Всё жду, что будет написан роман о другой любви, - счастливой. Счастливой любви в несчастливых обстоятельствах. Любви, рассчитанной надолго, если не навсегда; не безумной любви, а любви в безумном мире; любви – вечном “страхе и трепете” за любимого человека. “В двадцатом веке надо гибельном Жить, смертоносном, массовидном, Чтоб дело счастья было прибыльным И чувство радости – завидным!”.
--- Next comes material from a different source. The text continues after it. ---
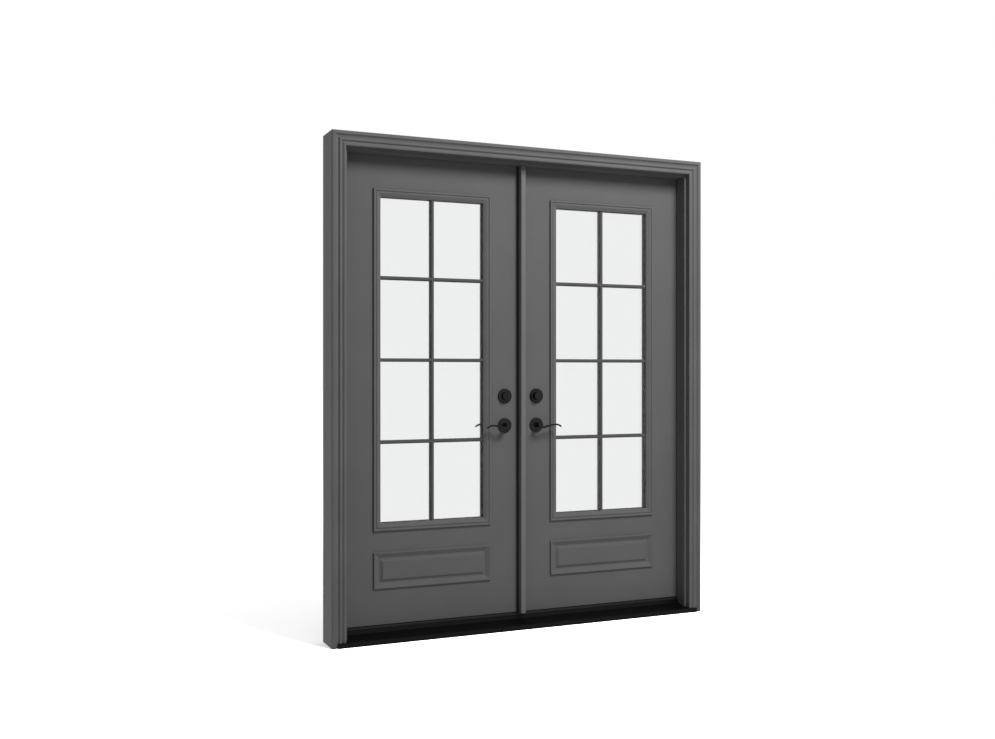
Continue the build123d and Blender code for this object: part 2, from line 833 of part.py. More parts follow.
def lever_arm(face_y, out):
    """Wave-shaped arm, seen from the front, with its tip away from the meeting edges."""
    line = [(0, 0, 6.5), (15, -9, 5.6), (31, -5, 4.9), (54, 0, 4.4), (76, 2.5, 4.1), (92, -1.0, 3.8), (104, -9, 3.2)]
    upper = Spline(*[(-x, z + half) for x, z, half in line])
    lower = Spline(*[(-x, z - half) for x, z, half in line])
    edges = [upper, Line(upper @ 1, lower @ 1), lower, Line(upper @ 0, lower @ 0)]
    near = face_y + out.Y * lever_stand
    face = Plane((lock_x, near, lever_z), x_dir=(1, 0, 0), z_dir=(0, -1, 0)) * make_face(edges)
    return extrude(face, -out.Y * lever_thickness)


def lever(face_y, out):
    """Lever handle: neck, hub and arm."""
    end = lever_stand + lever_thickness
    body = turned(
        lock_x, face_y, lever_z, out,
        (neck_radius, neck_radius, -boss_depth / 2, lever_stand),
        (hub_radius, hub_radius, lever_stand, end - 3),
        (hub_radius, hub_radius - 3, end - 3, end),
    )
    return body + lever_arm(face_y, out)


def lever_pair():
    """Outer lever with its square spindle, and the inner lever that it fits."""
    half = spindle_size / 2
    spindle = block(lock_x - half, lock_x + half, leaf_outer_y + boss_depth / 2,
                    leaf_inner_y + lever_stand / 2, lever_z - half, lever_z + half)
    return lever(leaf_outer_y, OUTSIDE) + spindle, lever(leaf_inner_y, INSIDE) - spindle


def cross_bore(z, radius):
    """Hole through the leaf for a pair of plates."""
    return turned(lock_x, leaf_mid_y, z, INSIDE, (radius, radius, -leaf_thickness, leaf_thickness))


# Astragal, which is made in its own place on the right leaf

def strike_pocket(z, depth):
    """Opening for a bolt behind its strike."""
    half_y = bolt_depth / 2 + 2 * moving_clearance
    half_z = bolt_height / 2 + 2 * moving_clearance
    return block(stem_left - 1, stem_left + depth, leaf_mid_y - half_y, leaf_mid_y + half_y, z - half_z, z + half_z)


def strike_plate(z):
    """Space of a strike let into the astragal's edge."""
    half_y = face_plate_width / 2 + 2
    return block(stem_left, stem_left + strike_thickness, leaf_mid_y - half_y, leaf_mid_y + half_y,
                 z - strike_height / 2, z + strike_height / 2)


def strike_screws(z):
    """Two screws of a strike."""
    offset = strike_height / 2 - screw_head_radius - 2
    return [screw((stem_left, leaf_mid_y, z + sign * offset), RIGHT, screw_length, 3.4, 1.8) for sign in (-1, 1)]


def astragal_screws():
    """Screws that hold the astragal to the leaf's edge."""
    levels = [leaf_bottom + leaf_height * share for share in (0.2, 0.36, 0.6, 0.72, 0.82)]
    return [screw((stem_left, leaf_mid_y, z), RIGHT, screw_length + astragal_stem) for z in levels]


def shoot_bolt(tip, toward):
    """Round bolt with a finger tab, its tip at a height and pointing up for 1 or down for -1."""
    x = (stem_left + stem_right) / 2
    tail = tip - toward * shoot_length
    bolt = tube_z(x, leaf_mid_y, min(tip, tail), max(tip, tail), shoot_radius)
    middle = tip - toward * shoot_length * 0.7
    bolt += block(stem_left + moving_clearance, x, leaf_mid_y - tab_depth / 2, leaf_mid_y + tab_depth / 2,
                  middle - tab_length / 2, middle + tab_length / 2)
    return bolt


def shoot_channel(tip, toward):
    """Bore and slot in the astragal in which a shoot bolt slides."""
    x = (stem_left + stem_right) / 2
    tail = tip - toward * (shoot_length + moving_clearance)
    mouth = tip + toward * (shoot_throw + shoot_inset)
    channel = tube_z(x, leaf_mid_y, min(mouth, tail), max(mouth, tail), shoot_radius + running_clearance)
    middle = tip - toward * shoot_length * 0.7
    ends = sorted((middle - toward * (tab_length / 2 + moving_clearance),
                   middle + toward * (tab_length / 2 + moving_clearance + shoot_throw)))
    half = tab_depth / 2 + moving_clearance
    channel += block(stem_left - 1, x, leaf_mid_y - half, leaf_mid_y + half, ends[0], ends[1])
    return channel


def astragal():
    """Cover strip in front of the meeting gap, seated on the right leaf and on the stem."""
    front = leaf_outer_y - astragal_front
    foot = threshold_top + astragal_foot
    top = head_stop_z - astragal_foot
    back = leaf_outer_y - astragal_seal_depth
    half = astragal_width / 2
    edge = astragal_edge
    section = outline(
        (-half, back),
        (-half, front + 2.5 * edge),
        (-half + edge / 2, front + 2 * edge),
        (-half + edge / 2, front + edge / 2),
        ((edge * 0.65 - half, front + edge * 0.15), (edge - half, front)),
        (half - edge, front),
        ((half - edge * 0.65, front + edge * 0.15), (half - edge / 2, front + edge / 2)),
        (half - edge / 2, front + 2 * edge),
        (half, front + 2.5 * edge),
        (half, leaf_outer_y),
        (stem_right, leaf_outer_y),
        (stem_right, back),
    )
    return extrude(Pos(0, 0, foot) * section, top - foot)


def meeting_strip(holes):
    """Strip on the right leaf's meeting edge, behind the cover, which carries the strikes and bolts."""
    foot = threshold_top + astragal_foot
    top = head_stop_z - astragal_foot
    back = leaf_outer_y - astragal_seal_depth
    strip = block(stem_left, stem_right, back, leaf_inner_y, foot, top)
    strip += block(stem_left, stem_right, leaf_outer_y + moving_clearance, leaf_inner_y, top, leaf_top)
    return cut(strip, holes)


def astragal_seals():
    """Bulb strip behind the flange, with a lip that lies along the left leaf, and a foam pad under the stem."""
    flange_left = -astragal_width / 2
    foot = threshold_top + astragal_foot
    top = head_stop_z - astragal_foot
    back = leaf_outer_y - moving_clearance
    bulb = block(flange_left + 1, stem_left, leaf_outer_y - astragal_seal_depth, back, foot, top)
    bulb += block(flange_left - astragal_seal_reach, flange_left + 1, back - astragal_seal_lip, back, foot, top)
    pad = block(stem_left, stem_right, leaf_outer_y, leaf_mid_y - tab_depth,
                threshold_top + moving_clearance, threshold_top + astragal_foot)
    return [bulb, pad]


def keepers(upper_hole, lower_hole):
    """Plates in the head and in the threshold cap that take the shoot bolts."""
    half_x = keeper_width / 2
    half_y = keeper_length / 2
    x = (stem_left + stem_right) / 2
    upper = block(x - half_x, x + half_x, leaf_mid_y - half_y, leaf_mid_y + half_y,
                  head_rebate_z, head_rebate_z + strike_thickness)
    lower = block(x - half_x, x + half_x, leaf_mid_y - half_y, leaf_mid_y + half_y,
                  threshold_top - strike_thickness, threshold_top)
    return upper, lower, upper - upper_hole, lower - lower_hole


def main():
    os.makedirs("parts", exist_ok=True)

    # Shoot bolts and the holes that they shoot into
    upper_tip = leaf_top - shoot_inset
    lower_tip = threshold_top + astragal_foot + shoot_inset
    shoot_x = (stem_left + stem_right) / 2
    hole_radius = shoot_radius + 2 * moving_clearance
    upper_hole = tube_z(shoot_x, leaf_mid_y, head_rebate_z - 1, upper_tip + shoot_throw + 2, hole_radius)
    lower_hole = tube_z(shoot_x, leaf_mid_y, lower_tip - shoot_throw - 2, threshold_top + 1, hole_radius)
    upper_seat, lower_seat, upper_keeper, lower_keeper = keepers(upper_hole, lower_hole)
    save("bolt_keepers", upper_keeper, lower_keeper)

    # Sill
    space = sill_space()
    base = sill_base()
    save("sill_base", base - lower_hole)
    save("sill_deck", space - base - lower_hole)
    save("threshold_cap", threshold_cap() - lower_seat - lower_hole)

    # Frame
    frame_screws = [item for level in hinge_levels for item in hinge_screws(level, 0)]
    mortises = [hinge_mortise(level, 0) for level in hinge_levels]
    fixings = [
        tube_x(-half_width - 1, rebate_x + 1, leaf_mid_y, fixing_first + index * fixing_spacing, fixing_radius)
        for index in range(fixing_count)
    ]
    post = cut(left_jamb() - space, mortises + frame_screws + fixings)
    save("left_jamb", post)
    save("right_jamb", to_right(post))
    plain_post = left_jamb()
    save("head_jamb", cut(head_jamb([plain_post, to_right(plain_post)]), [upper_seat, upper_hole]))
    left_casing, right_casing, head_casing = casings()
    save("left_casing", left_casing)
    save("right_casing", right_casing)
    save("head_casing", head_casing)
    save("frame_weatherstrip", *frame_seals())
    plates = [cut(hinge_plate(level, 0), frame_screws) for level in hinge_levels]
    pins = [hinge_pin(level) for level in hinge_levels]
    save("frame_hinge_plates", *plates, *[to_right(item) for item in plates])
    save("hinge_pins", *pins, *[to_right(item) for item in pins])
    save("frame_screws", *frame_screws, *[to_right(item) for item in frame_screws])

    # Left leaf, with the working lock and latch
    case_screws = {z: face_plate_screws(z) for z in (lever_z, deadbolt_z)}
    lever_bolts = through_bolts(lever_z)
    deadbolt_bolts = through_bolts(deadbolt_z)
    bores = [cross_bore(z, cross_bore_radius) for z in (lever_z, deadbolt_z)]
    latch_case_length = backset + latch_throw + spindle_size * math.sqrt(2) / 2 + 6
    deadbolt_case_length = backset + deadbolt_throw + tail_width / 2 + 7
    case_holes = [
        tube_x(lock_edge_x - latch_case_length, lock_edge_x, leaf_mid_y, lever_z, case_radius),
        tube_x(lock_edge_x - deadbolt_case_length, lock_edge_x, leaf_mid_y, deadbolt_z, case_radius),
        face_plate_space(lever_z),
        face_plate_space(deadbolt_z),
    ]
    all_case_screws = case_screws[lever_z] + case_screws[deadbolt_z]
    left = leaf_pieces(bores + case_holes + all_case_screws, bores)
    left["screws"] = left["screws"] + all_case_screws + lever_bolts + deadbolt_bolts
    left["lock_cases"] = [
        lock_case(lever_z, latch_case_length, spindle_size * math.sqrt(2) / 2 + 1, case_screws[lever_z]),
        lock_case(deadbolt_z, deadbolt_case_length, tail_width / 2 + 1, case_screws[deadbolt_z]),
    ]
    neck_hole = neck_radius + moving_clearance
    left["roses"] = [
        cut(rose(leaf_outer_y, OUTSIDE, lever_z, neck_hole), lever_bolts),
        cut(rose(leaf_inner_y, INSIDE, lever_z, neck_hole), lever_bolts),
    ]
    left["deadbolt_housing"] = [cut(cylinder_housing(plug_radius + running_clearance), deadbolt_bolts)]
    left["thumbturn_plate"] = [
        cut(rose(leaf_inner_y, INSIDE, deadbolt_z, turn_stem_radius + running_clearance), deadbolt_bolts)
    ]
    left["key_plug"] = [key_plug()]
    left["thumbturn"] = [thumbturn()]
    left["deadbolt"] = [deadbolt()]
    left["latch"] = [latch()]
    left["levers"] = list(lever_pair())
    for name, shapes in left.items():
        save("left_" + name, *shapes)

    # Right leaf, with fixed deadbolt trim and a lever pair that works nothing
    bolt_pocket = to_right(strike_pocket(deadbolt_z, deadbolt_throw - meeting_clearance + 1))
    strip_screws = astragal_screws()
    strike_fixings = strike_screws(lever_z) + strike_screws(deadbolt_z)
    edge_fixings = [to_right(item) for item in strip_screws + strike_fixings]
    spindle_bore = cross_bore(lever_z, cross_bore_radius)
    dummy_bore = cross_bore(deadbolt_z, boss_radius)
    right = leaf_pieces([spindle_bore, dummy_bore, bolt_pocket] + edge_fixings, [spindle_bore, dummy_bore])
    right["screws"] = right["screws"] + lever_bolts + deadbolt_bolts + edge_fixings
    dummy_turn = rose(leaf_inner_y, INSIDE, deadbolt_z, turn_stem_radius) + turn_piece()
    right["dummy_cylinders"] = [cut(cylinder_housing(0), deadbolt_bolts), cut(dummy_turn, deadbolt_bolts)]
    right["roses"] = left["roses"]
    right["levers"] = left["levers"]
    for name, shapes in right.items():
        save("right_" + name, *[to_right(item) for item in shapes])

    pockets = [strike_pocket(lever_z, astragal_stem + 1), strike_pocket(deadbolt_z, astragal_stem + 1)]
    strikes = [strike_plate(lever_z), strike_plate(deadbolt_z)]
    channels = [shoot_channel(upper_tip, 1), shoot_channel(lower_tip, -1)]
    save("astragal", astragal())
    save("astragal_stem", meeting_strip(pockets + strikes + channels + strip_screws + strike_fixings))
    save("astragal_seals", *astragal_seals())
    save("strikes", *[cut(plate, pockets + strike_fixings) for plate in strikes])
    save("upper_shoot_bolt", shoot_bolt(upper_tip, 1))
    save("lower_shoot_bolt", shoot_bolt(lower_tip, -1))


main()
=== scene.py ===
# %% [markdown]
# # A pair of garden doors in their frame
#
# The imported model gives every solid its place. This lesson dresses it: moulded trim, pressed door
# skins, glazing frames, handles and paint, each as a surface that is worked out from a formula and put
# exactly where the solid stands. All lengths below are in millimetres, and one factor turns them into
# Blender's metres.

# %% Load the frame
import math

import bmesh
import bpy
import numpy as np
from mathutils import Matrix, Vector
from mathutils.geometry import delaunay_2d_cdt


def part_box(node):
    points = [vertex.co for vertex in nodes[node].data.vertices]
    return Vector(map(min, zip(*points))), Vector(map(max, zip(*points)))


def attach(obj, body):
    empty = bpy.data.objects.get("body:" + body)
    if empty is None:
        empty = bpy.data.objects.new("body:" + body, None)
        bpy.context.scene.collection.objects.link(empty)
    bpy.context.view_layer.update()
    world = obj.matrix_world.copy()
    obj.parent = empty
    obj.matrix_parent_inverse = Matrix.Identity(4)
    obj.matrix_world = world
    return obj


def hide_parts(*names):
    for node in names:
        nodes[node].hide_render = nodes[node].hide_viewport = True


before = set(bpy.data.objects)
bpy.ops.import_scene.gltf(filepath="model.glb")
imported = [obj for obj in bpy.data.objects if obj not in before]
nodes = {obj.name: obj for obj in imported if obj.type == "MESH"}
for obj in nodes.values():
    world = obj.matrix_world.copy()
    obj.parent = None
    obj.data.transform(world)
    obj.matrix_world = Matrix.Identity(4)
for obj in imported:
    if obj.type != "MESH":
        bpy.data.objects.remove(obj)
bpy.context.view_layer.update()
MM = 0.001


# %% [markdown]
# ## Sizes read from the solids
#
# A piece that stands for a solid has to stay where that solid is. Typing the places in again would let
# the two drift apart, so they are measured on the solids' boxes. Only what no box gives is written
# further down: the small shapes of the mouldings, and the places of the locks and of the panels.

# %% Measure the solids
def extent(name):
    """Lowest and highest corner of a solid's box, in millimetres."""
    low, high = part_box(name)
    return np.array(low) / MM, np.array(high) / MM


def front_extent(name):
    """The same box seen from the front: its lowest and highest corner in x and z."""
    return [corner[[0, 2]] for corner in extent(name)]


casing_low, casing_high = extent("left_casing")
casing_width = casing_high[0] - casing_low[0]
casing_front, casing_back = casing_low[1], casing_high[1]
half_width = -casing_low[0]
overall_height = extent("head_casing")[1][2]
stile_low, stile_high = extent("left_lock_stile")
SKIN = 2.0
leaf_outer = stile_low[1] - SKIN
leaf_inner = stile_high[1] + SKIN
print("half width", half_width, "height", overall_height, "leaf faces", leaf_outer, leaf_inner)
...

“Сравнивая Пруста с поколением довоенных русских, господин Вышеславцев, - говорит Цветаева, - забывает о том, что пить чай, спать днем, а ночью гулять – все это с искусством не имеет ничего общего. Иначе все мы были бы Прустами”. Пруст был бы рад услышать такое мнение. Он и сам утверждал, что биографические подробности, личные черты пишущего – дело второстепенное. Как будто предвидел нашествие нынешних критиков, вооружившихся фрейдистским методом в поисках разоблачительных комплексов, в погоне за ними – для объяснения анатомируемых ими книг. Их интерес лежит вне словесного искусства, вообще вне искусства; поэзия, проза для них в лучшем случае – иллюстративный материал к нескольким банальным положениям психоанализа – и заносится в ту или иную графу таблицы.